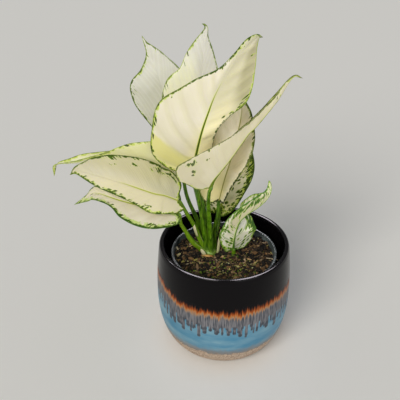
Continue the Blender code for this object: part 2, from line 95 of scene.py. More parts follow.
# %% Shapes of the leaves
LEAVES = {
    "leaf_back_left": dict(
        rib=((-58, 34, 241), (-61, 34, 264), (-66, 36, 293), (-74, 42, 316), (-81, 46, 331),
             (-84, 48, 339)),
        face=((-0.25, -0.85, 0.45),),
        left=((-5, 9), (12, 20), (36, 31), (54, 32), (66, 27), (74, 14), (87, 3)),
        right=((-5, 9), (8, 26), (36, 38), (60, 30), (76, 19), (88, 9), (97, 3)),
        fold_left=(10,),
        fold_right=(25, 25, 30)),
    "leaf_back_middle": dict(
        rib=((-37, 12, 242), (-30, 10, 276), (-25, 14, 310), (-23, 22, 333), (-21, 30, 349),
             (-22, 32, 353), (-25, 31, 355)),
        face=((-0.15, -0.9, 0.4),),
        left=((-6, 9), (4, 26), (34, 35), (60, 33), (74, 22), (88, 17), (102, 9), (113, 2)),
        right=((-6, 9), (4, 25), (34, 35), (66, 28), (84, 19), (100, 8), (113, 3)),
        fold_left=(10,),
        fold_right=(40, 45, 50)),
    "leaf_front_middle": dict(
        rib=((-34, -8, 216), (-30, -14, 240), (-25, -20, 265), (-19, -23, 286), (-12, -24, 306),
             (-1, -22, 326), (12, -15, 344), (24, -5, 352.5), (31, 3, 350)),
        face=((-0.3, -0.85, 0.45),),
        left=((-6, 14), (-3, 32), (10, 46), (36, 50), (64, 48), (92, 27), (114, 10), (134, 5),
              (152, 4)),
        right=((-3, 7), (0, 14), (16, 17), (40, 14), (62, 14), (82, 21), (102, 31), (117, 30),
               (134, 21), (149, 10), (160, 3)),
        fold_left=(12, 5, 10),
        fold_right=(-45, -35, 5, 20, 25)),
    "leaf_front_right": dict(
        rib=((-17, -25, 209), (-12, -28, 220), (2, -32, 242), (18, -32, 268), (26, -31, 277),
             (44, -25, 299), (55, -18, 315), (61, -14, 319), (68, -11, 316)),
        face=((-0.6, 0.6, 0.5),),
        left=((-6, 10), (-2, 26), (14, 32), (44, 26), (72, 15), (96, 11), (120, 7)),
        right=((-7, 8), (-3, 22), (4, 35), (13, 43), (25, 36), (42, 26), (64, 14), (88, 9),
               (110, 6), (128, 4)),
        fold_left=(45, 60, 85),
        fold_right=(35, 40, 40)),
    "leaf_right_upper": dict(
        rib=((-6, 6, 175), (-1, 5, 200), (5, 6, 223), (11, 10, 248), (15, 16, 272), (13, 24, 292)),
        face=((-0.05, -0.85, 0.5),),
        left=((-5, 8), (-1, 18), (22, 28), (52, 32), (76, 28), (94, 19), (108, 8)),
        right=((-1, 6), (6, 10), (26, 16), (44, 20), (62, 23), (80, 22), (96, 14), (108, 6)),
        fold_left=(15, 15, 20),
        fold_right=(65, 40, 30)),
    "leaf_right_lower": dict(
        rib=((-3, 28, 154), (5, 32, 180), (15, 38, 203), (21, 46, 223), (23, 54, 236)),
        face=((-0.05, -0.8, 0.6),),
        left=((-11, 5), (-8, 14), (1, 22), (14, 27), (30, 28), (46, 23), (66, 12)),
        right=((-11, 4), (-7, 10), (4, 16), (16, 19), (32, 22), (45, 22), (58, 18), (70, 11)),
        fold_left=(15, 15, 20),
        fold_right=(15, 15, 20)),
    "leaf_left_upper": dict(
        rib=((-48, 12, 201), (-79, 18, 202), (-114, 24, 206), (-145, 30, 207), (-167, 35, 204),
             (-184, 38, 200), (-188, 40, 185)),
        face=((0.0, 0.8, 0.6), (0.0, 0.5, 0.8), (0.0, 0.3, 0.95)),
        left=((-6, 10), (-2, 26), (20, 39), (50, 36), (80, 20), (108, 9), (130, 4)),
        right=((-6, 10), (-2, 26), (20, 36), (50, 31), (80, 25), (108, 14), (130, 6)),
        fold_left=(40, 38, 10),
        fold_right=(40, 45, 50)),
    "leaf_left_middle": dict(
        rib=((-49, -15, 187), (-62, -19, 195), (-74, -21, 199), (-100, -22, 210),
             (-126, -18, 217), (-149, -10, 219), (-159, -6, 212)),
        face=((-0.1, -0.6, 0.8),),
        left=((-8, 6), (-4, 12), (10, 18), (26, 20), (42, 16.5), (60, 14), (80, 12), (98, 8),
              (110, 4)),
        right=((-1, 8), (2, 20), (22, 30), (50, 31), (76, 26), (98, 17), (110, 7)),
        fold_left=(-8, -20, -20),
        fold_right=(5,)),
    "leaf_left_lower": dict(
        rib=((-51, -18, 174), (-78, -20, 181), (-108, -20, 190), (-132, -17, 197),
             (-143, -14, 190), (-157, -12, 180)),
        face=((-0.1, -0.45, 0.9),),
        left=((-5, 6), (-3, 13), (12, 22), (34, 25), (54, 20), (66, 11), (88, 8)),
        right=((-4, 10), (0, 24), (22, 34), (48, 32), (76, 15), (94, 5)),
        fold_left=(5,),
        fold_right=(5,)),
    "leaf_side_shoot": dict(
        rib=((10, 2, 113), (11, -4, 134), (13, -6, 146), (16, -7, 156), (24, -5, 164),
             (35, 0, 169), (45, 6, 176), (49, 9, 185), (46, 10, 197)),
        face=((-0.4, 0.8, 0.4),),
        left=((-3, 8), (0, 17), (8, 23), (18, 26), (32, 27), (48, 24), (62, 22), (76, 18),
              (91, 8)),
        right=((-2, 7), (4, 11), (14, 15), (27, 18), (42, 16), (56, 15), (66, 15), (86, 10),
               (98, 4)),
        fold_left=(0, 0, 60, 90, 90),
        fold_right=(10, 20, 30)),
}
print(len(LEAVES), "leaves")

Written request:
Write every line of the material above again, exactly.

Answer to the problem:
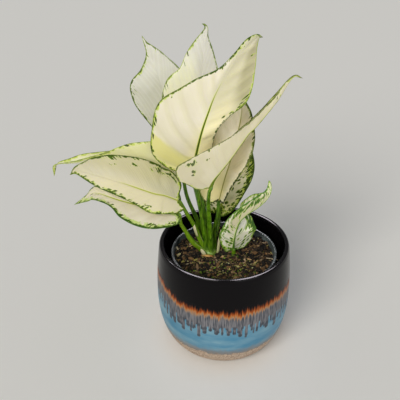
Continue the Blender code for this object: part 2, from line 95 of scene.py. More parts follow.
# %% Shapes of the leaves
LEAVES = {
    "leaf_back_left": dict(
        rib=((-58, 34, 241), (-61, 34, 264), (-66, 36, 293), (-74, 42, 316), (-81, 46, 331),
             (-84, 48, 339)),
        face=((-0.25, -0.85, 0.45),),
        left=((-5, 9), (12, 20), (36, 31), (54, 32), (66, 27), (74, 14), (87, 3)),
        right=((-5, 9), (8, 26), (36, 38), (60, 30), (76, 19), (88, 9), (97, 3)),
        fold_left=(10,),
        fold_right=(25, 25, 30)),
    "leaf_back_middle": dict(
        rib=((-37, 12, 242), (-30, 10, 276), (-25, 14, 310), (-23, 22, 333), (-21, 30, 349),
             (-22, 32, 353), (-25, 31, 355)),
        face=((-0.15, -0.9, 0.4),),
        left=((-6, 9), (4, 26), (34, 35), (60, 33), (74, 22), (88, 17), (102, 9), (113, 2)),
        right=((-6, 9), (4, 25), (34, 35), (66, 28), (84, 19), (100, 8), (113, 3)),
        fold_left=(10,),
        fold_right=(40, 45, 50)),
    "leaf_front_middle": dict(
        rib=((-34, -8, 216), (-30, -14, 240), (-25, -20, 265), (-19, -23, 286), (-12, -24, 306),
             (-1, -22, 326), (12, -15, 344), (24, -5, 352.5), (31, 3, 350)),
        face=((-0.3, -0.85, 0.45),),
        left=((-6, 14), (-3, 32), (10, 46), (36, 50), (64, 48), (92, 27), (114, 10), (134, 5),
              (152, 4)),
        right=((-3, 7), (0, 14), (16, 17), (40, 14), (62, 14), (82, 21), (102, 31), (117, 30),
               (134, 21), (149, 10), (160, 3)),
        fold_left=(12, 5, 10),
        fold_right=(-45, -35, 5, 20, 25)),
    "leaf_front_right": dict(
        rib=((-17, -25, 209), (-12, -28, 220), (2, -32, 242), (18, -32, 268), (26, -31, 277),
             (44, -25, 299), (55, -18, 315), (61, -14, 319), (68, -11, 316)),
        face=((-0.6, 0.6, 0.5),),
        left=((-6, 10), (-2, 26), (14, 32), (44, 26), (72, 15), (96, 11), (120, 7)),
        right=((-7, 8), (-3, 22), (4, 35), (13, 43), (25, 36), (42, 26), (64, 14), (88, 9),
               (110, 6), (128, 4)),
        fold_left=(45, 60, 85),
        fold_right=(35, 40, 40)),
    "leaf_right_upper": dict(
        rib=((-6, 6, 175), (-1, 5, 200), (5, 6, 223), (11, 10, 248), (15, 16, 272), (13, 24, 292)),
        face=((-0.05, -0.85, 0.5),),
        left=((-5, 8), (-1, 18), (22, 28), (52, 32), (76, 28), (94, 19), (108, 8)),
        right=((-1, 6), (6, 10), (26, 16), (44, 20), (62, 23), (80, 22), (96, 14), (108, 6)),
        fold_left=(15, 15, 20),
        fold_right=(65, 40, 30)),
    "leaf_right_lower": dict(
        rib=((-3, 28, 154), (5, 32, 180), (15, 38, 203), (21, 46, 223), (23, 54, 236)),
        face=((-0.05, -0.8, 0.6),),
        left=((-11, 5), (-8, 14), (1, 22), (14, 27), (30, 28), (46, 23), (66, 12)),
        right=((-11, 4), (-7, 10), (4, 16), (16, 19), (32, 22), (45, 22), (58, 18), (70, 11)),
        fold_left=(15, 15, 20),
        fold_right=(15, 15, 20)),
    "leaf_left_upper": dict(
        rib=((-48, 12, 201), (-79, 18, 202), (-114, 24, 206), (-145, 30, 207), (-167, 35, 204),
             (-184, 38, 200), (-188, 40, 185)),
        face=((0.0, 0.8, 0.6), (0.0, 0.5, 0.8), (0.0, 0.3, 0.95)),
        left=((-6, 10), (-2, 26), (20, 39), (50, 36), (80, 20), (108, 9), (130, 4)),
        right=((-6, 10), (-2, 26), (20, 36), (50, 31), (80, 25), (108, 14), (130, 6)),
        fold_left=(40, 38, 10),
        fold_right=(40, 45, 50)),
    "leaf_left_middle": dict(
        rib=((-49, -15, 187), (-62, -19, 195), (-74, -21, 199), (-100, -22, 210),
             (-126, -18, 217), (-149, -10, 219), (-159, -6, 212)),
        face=((-0.1, -0.6, 0.8),),
        left=((-8, 6), (-4, 12), (10, 18), (26, 20), (42, 16.5), (60, 14), (80, 12), (98, 8),
              (110, 4)),
        right=((-1, 8), (2, 20), (22, 30), (50, 31), (76, 26), (98, 17), (110, 7)),
        fold_left=(-8, -20, -20),
        fold_right=(5,)),
    "leaf_left_lower": dict(
        rib=((-51, -18, 174), (-78, -20, 181), (-108, -20, 190), (-132, -17, 197),
             (-143, -14, 190), (-157, -12, 180)),
        face=((-0.1, -0.45, 0.9),),
        left=((-5, 6), (-3, 13), (12, 22), (34, 25), (54, 20), (66, 11), (88, 8)),
        right=((-4, 10), (0, 24), (22, 34), (48, 32), (76, 15), (94, 5)),
        fold_left=(5,),
        fold_right=(5,)),
    "leaf_side_shoot": dict(
        rib=((10, 2, 113), (11, -4, 134), (13, -6, 146), (16, -7, 156), (24, -5, 164),
             (35, 0, 169), (45, 6, 176), (49, 9, 185), (46, 10, 197)),
        face=((-0.4, 0.8, 0.4),),
        left=((-3, 8), (0, 17), (8, 23), (18, 26), (32, 27), (48, 24), (62, 22), (76, 18),
              (91, 8)),
        right=((-2, 7), (4, 11), (14, 15), (27, 18), (42, 16), (56, 15), (66, 15), (86, 10),
               (98, 4)),
        fold_left=(0, 0, 60, 90, 90),
        fold_right=(10, 20, 30)),
}
print(len(LEAVES), "leaves")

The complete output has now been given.